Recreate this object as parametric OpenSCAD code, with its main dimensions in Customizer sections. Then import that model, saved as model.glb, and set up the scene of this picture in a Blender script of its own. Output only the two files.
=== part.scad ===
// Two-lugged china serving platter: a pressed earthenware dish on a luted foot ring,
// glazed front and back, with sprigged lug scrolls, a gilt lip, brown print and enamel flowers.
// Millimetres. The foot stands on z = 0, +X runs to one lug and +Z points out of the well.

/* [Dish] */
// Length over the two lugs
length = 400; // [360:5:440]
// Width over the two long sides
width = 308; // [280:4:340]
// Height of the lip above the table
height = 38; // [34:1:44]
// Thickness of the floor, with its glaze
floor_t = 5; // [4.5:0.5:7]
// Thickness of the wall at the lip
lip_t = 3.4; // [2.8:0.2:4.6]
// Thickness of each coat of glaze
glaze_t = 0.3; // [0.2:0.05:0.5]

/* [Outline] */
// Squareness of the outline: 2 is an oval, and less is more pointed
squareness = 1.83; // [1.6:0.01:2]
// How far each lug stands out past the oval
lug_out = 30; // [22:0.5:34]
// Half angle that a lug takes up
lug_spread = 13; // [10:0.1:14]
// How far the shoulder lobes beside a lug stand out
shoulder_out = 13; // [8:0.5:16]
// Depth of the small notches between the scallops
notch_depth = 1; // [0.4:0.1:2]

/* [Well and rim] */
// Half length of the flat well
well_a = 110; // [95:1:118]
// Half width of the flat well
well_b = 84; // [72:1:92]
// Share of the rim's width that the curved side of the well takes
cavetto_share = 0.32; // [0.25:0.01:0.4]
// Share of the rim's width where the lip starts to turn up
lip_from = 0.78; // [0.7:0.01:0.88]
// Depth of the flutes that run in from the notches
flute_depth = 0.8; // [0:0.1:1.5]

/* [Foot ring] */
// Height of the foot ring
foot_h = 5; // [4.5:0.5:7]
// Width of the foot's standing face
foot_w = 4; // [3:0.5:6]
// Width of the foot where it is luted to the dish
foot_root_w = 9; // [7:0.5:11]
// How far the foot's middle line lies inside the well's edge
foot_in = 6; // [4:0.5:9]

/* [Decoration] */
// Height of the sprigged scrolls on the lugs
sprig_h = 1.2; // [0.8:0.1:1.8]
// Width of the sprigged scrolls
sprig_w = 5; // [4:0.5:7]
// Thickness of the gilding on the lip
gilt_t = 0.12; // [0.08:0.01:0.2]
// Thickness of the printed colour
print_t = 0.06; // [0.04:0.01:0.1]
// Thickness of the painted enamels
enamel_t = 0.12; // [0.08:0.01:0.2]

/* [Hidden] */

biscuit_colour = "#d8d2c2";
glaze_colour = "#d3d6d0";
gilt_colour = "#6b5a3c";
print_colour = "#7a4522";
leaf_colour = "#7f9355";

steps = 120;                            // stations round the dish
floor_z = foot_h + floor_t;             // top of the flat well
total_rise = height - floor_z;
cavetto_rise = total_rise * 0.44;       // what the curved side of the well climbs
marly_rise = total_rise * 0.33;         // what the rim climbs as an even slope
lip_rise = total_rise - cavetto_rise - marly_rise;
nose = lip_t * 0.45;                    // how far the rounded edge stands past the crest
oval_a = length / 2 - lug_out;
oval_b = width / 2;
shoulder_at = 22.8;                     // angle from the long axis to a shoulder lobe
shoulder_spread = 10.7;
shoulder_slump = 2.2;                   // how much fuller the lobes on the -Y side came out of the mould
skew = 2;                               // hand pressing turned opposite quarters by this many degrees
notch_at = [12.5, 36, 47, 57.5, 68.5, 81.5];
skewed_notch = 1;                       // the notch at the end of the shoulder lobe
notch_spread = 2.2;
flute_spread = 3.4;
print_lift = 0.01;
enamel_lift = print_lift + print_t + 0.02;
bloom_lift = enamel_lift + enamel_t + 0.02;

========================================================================

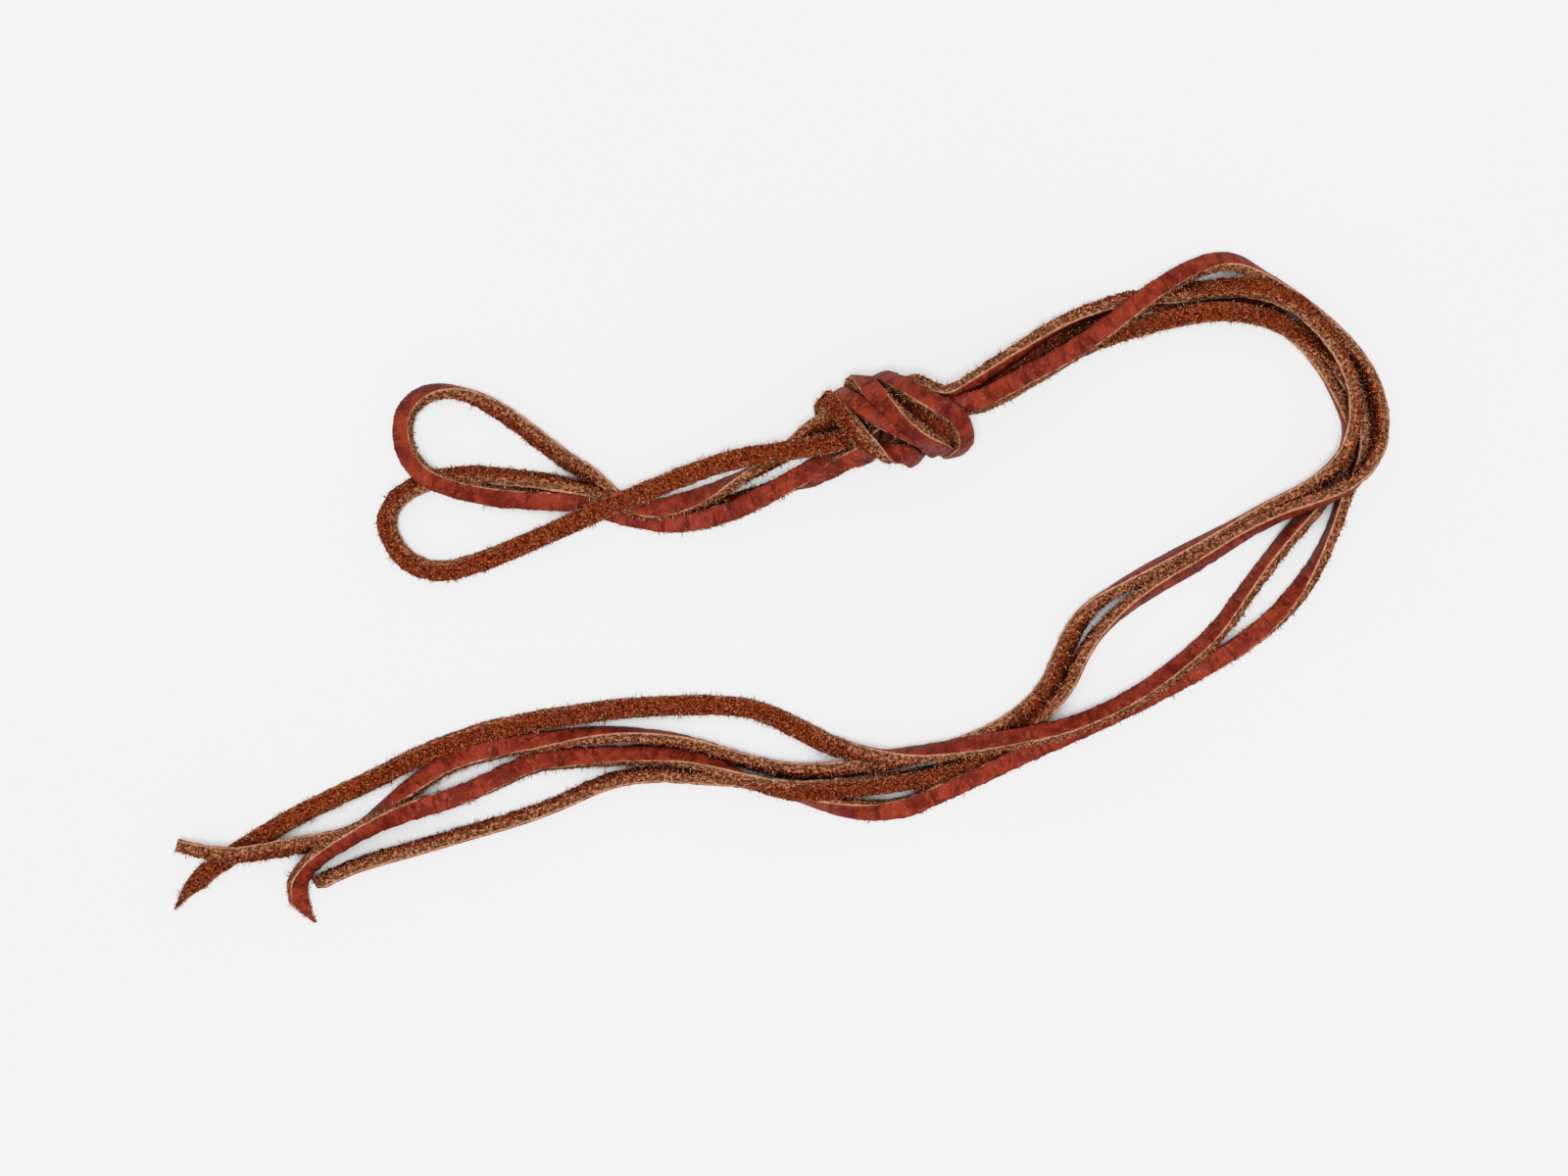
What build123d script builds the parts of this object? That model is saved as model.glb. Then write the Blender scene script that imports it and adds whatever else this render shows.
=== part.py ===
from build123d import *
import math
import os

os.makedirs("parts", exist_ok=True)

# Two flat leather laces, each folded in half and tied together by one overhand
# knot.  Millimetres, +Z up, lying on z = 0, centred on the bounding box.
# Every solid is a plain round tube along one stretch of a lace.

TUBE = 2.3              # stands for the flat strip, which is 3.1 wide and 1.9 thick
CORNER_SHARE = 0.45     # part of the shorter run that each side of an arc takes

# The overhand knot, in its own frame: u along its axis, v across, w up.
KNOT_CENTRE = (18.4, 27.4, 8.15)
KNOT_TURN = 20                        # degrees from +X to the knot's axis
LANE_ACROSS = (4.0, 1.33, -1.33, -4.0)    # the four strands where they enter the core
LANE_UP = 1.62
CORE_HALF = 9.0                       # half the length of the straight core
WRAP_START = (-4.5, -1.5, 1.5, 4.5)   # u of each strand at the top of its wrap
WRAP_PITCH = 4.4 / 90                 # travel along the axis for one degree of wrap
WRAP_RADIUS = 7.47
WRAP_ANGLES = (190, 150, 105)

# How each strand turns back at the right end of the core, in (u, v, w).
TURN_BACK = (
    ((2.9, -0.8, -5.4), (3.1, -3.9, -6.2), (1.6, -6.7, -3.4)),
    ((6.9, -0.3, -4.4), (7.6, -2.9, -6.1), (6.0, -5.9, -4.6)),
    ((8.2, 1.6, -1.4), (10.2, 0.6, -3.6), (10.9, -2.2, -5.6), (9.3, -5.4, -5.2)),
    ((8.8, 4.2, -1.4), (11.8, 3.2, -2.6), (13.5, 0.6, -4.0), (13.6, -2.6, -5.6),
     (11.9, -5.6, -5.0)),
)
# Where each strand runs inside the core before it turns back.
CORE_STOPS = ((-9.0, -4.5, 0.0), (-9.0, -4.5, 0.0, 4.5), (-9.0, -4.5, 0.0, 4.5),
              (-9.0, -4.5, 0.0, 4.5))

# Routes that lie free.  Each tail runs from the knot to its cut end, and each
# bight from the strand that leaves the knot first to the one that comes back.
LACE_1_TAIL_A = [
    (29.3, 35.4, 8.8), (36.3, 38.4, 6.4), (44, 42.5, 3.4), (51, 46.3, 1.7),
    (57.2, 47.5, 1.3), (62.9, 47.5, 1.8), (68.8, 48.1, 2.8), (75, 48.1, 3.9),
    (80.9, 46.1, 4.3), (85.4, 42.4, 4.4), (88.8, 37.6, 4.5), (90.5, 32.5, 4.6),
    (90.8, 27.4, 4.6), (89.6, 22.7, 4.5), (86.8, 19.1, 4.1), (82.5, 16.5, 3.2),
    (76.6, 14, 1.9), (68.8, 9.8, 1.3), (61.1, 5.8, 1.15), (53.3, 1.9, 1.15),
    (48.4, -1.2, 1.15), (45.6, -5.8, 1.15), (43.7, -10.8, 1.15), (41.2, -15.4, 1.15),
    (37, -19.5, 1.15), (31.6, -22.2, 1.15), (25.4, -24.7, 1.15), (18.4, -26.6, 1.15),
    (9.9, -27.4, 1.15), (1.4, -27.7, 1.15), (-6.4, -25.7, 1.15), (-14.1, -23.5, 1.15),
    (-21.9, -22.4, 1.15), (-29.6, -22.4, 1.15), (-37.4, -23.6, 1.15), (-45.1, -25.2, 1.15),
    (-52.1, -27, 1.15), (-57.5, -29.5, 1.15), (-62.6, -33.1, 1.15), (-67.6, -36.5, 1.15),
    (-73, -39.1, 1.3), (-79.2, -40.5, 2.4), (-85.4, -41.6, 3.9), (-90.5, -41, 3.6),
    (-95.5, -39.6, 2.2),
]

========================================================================

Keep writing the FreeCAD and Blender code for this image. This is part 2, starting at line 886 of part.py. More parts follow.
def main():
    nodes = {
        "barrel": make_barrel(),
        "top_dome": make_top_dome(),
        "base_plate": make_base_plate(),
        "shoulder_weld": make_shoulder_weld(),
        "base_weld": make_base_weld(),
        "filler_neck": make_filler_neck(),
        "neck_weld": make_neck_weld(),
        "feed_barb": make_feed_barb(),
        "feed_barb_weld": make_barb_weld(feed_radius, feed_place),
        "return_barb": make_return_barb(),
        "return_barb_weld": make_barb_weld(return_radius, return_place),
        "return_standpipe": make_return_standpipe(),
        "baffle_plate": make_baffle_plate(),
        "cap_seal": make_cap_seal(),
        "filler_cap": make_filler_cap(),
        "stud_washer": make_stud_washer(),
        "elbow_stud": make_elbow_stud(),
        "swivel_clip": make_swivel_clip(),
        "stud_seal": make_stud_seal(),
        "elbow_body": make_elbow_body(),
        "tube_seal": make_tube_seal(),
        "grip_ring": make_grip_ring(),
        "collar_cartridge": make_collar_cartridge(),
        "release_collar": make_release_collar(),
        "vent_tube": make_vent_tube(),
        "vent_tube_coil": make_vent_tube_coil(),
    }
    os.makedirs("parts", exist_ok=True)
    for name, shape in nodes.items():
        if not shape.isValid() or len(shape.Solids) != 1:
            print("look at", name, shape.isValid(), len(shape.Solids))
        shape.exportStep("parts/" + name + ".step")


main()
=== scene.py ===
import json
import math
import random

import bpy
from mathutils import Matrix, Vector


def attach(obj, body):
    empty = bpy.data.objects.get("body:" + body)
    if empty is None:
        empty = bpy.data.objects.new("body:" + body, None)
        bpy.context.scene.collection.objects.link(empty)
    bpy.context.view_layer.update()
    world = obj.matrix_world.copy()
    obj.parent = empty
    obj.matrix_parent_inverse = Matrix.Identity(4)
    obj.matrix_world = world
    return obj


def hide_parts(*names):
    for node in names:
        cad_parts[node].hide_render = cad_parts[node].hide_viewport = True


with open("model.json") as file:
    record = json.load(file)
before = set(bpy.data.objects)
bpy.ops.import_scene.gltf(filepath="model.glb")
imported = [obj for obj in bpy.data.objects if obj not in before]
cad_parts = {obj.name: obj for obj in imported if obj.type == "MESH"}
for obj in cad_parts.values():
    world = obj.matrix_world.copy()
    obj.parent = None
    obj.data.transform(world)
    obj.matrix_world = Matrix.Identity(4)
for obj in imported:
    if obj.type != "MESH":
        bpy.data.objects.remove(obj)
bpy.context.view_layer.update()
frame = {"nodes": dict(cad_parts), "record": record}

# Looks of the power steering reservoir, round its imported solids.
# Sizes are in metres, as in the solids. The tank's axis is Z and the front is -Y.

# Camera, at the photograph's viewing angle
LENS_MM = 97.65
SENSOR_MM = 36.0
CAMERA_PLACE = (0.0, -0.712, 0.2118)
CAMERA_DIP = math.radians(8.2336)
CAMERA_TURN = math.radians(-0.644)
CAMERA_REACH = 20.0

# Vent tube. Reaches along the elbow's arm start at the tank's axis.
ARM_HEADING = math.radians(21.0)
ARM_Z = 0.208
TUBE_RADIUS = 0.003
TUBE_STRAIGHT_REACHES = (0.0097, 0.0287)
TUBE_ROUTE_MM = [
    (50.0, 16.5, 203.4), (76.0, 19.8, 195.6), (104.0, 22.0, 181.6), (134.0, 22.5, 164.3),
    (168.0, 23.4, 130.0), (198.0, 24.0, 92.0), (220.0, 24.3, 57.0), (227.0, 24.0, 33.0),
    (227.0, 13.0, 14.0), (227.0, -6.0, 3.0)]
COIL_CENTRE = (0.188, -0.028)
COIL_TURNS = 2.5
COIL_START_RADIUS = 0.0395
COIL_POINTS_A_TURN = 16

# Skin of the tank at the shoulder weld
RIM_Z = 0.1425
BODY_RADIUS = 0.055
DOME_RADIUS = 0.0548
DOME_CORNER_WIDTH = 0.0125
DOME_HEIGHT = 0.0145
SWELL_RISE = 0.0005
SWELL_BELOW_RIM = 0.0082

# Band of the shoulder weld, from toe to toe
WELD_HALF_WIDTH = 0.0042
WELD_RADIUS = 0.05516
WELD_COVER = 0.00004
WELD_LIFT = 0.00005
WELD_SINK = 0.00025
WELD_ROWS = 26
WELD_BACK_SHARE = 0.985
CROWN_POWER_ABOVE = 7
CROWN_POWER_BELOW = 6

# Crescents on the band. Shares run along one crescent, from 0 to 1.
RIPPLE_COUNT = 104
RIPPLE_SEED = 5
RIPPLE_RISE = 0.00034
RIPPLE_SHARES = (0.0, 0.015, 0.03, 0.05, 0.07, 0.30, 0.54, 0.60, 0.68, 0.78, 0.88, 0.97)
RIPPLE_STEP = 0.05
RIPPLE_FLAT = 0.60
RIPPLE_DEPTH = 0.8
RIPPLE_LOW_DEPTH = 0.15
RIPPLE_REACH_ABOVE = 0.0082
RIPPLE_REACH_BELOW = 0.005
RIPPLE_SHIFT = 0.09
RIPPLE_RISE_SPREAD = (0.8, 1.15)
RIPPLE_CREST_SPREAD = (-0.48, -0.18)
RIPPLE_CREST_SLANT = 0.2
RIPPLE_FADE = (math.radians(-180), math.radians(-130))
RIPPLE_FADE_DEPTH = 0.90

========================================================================

● **Exercise instructions**: Using the data above, extract exactly the lines from the one that holds "for name, shape" to the one that holds "obj.data.transform(world)", both ends included, and no others.

● **Written answer**:
    for name, shape in nodes.items():
        if not shape.isValid() or len(shape.Solids) != 1:
            print("look at", name, shape.isValid(), len(shape.Solids))
        shape.exportStep("parts/" + name + ".step")


main()
=== scene.py ===
import json
import math
import random

import bpy
from mathutils import Matrix, Vector


def attach(obj, body):
    empty = bpy.data.objects.get("body:" + body)
    if empty is None:
        empty = bpy.data.objects.new("body:" + body, None)
        bpy.context.scene.collection.objects.link(empty)
    bpy.context.view_layer.update()
    world = obj.matrix_world.copy()
    obj.parent = empty
    obj.matrix_parent_inverse = Matrix.Identity(4)
    obj.matrix_world = world
    return obj


def hide_parts(*names):
    for node in names:
        cad_parts[node].hide_render = cad_parts[node].hide_viewport = True


with open("model.json") as file:
    record = json.load(file)
before = set(bpy.data.objects)
bpy.ops.import_scene.gltf(filepath="model.glb")
imported = [obj for obj in bpy.data.objects if obj not in before]
cad_parts = {obj.name: obj for obj in imported if obj.type == "MESH"}
for obj in cad_parts.values():
    world = obj.matrix_world.copy()
    obj.parent = None
    obj.data.transform(world)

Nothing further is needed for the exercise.